One eyewitness (he asked that he not be identified) told the Star that it appeared Minty's poor dexterity made it difficult for him to slow his walk on the downward-sloping driveway.

His brother John said later, “Doug was truly just a really nice man. He worked his entire life on the farm with my father and myself. He would help neighbours. He looked after my mom to a great extent ... He was responsible for taking out the garbage, cleaning the driveway. He enjoyed the simple things. I never saw Doug angry.”

Minty's brother wonders if the salesman's two unsolicited visits made Doug feel threatened or defensive for his 82-year-old mother.

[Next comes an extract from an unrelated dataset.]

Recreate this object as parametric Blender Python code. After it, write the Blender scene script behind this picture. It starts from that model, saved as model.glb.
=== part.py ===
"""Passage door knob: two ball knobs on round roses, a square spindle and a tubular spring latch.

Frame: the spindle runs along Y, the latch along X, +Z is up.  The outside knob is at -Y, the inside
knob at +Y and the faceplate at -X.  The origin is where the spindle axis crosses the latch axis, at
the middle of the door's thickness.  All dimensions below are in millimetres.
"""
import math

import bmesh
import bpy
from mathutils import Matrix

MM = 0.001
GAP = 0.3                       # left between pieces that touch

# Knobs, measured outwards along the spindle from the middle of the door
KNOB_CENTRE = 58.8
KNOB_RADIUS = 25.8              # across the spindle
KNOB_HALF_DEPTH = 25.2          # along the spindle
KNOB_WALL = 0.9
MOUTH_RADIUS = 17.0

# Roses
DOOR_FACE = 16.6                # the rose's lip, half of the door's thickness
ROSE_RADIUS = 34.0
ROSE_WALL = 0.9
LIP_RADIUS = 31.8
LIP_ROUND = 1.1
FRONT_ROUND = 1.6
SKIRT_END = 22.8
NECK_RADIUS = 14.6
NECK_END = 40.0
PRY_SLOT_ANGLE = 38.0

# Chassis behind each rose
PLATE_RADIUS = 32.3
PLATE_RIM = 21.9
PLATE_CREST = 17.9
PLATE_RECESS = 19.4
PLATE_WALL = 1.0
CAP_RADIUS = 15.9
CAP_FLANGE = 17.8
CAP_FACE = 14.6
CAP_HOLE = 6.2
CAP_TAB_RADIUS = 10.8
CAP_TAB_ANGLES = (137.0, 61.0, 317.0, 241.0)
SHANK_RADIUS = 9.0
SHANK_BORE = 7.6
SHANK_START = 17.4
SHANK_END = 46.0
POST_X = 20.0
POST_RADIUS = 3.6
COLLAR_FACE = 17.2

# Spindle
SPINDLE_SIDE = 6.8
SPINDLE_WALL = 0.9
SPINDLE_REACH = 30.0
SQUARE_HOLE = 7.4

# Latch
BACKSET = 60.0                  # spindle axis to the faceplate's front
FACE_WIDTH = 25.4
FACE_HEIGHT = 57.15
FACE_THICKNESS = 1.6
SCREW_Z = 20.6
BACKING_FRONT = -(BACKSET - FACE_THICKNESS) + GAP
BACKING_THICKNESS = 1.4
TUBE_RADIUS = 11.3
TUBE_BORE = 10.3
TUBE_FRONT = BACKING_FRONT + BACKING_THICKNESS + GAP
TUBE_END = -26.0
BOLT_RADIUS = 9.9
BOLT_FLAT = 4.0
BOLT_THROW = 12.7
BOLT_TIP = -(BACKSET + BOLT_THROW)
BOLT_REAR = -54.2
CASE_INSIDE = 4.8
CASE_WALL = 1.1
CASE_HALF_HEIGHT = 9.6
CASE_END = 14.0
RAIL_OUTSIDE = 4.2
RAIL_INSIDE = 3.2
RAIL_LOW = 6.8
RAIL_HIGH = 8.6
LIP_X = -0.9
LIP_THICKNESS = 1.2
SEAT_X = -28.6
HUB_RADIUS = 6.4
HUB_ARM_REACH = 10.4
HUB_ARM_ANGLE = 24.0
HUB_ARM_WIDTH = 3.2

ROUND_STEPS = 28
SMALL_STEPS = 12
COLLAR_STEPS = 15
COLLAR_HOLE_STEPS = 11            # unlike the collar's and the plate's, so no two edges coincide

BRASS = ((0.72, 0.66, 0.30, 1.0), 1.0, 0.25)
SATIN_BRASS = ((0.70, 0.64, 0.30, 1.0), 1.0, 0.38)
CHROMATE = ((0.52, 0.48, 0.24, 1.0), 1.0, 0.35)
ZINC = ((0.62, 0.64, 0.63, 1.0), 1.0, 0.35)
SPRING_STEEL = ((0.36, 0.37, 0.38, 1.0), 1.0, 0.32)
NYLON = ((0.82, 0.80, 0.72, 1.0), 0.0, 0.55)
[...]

There were a number of mistakes made by both the salesman and the police officer. The salesman had made several unwanted visits to the house. When told to leave, he should have left immediately and not returned. Douglas Minty swung at him but he didn’t hit him.

Admittedly, even swinging your fist at someone constitutes an assault in Canada but what does the salesman do? He calls the police. He should have simply walked away and leave it at that. But his actions of calling the police resulted in Minty be shot to death by a police officer who should have never been hired by any police force at all. We don’t need or want ‘cowboys’ in our police forces.

Constable Jeff Seguin should have backed off. There is a good chance that Minty would then have stopped approaching him. Seguin could then use the pepper spray he had with him. Instead, Seguin pulls out his gun and Bam, Bam, Bam, Bam, Bam.“Gotcha, ya ornery bandit. Hey pilgrim. Us sheriffs don’t use pepper spray." They quick draw their guns and shoot first and ask questions later. This cop's actions were no different than those of children when they are playing sheriffs and bad guys.

This raises three rhetorical questions. (1) Do we need cowboys like Seguin in our police forces? (2) If this cowboy had to shoot Minty, why didn’t he shoot him in his legs instead? (3) Isn’t it time that we replace the SIU with something better? Here are my three rhetorical answers. (1) No. (2) Because he’s stupid. (3) Yes.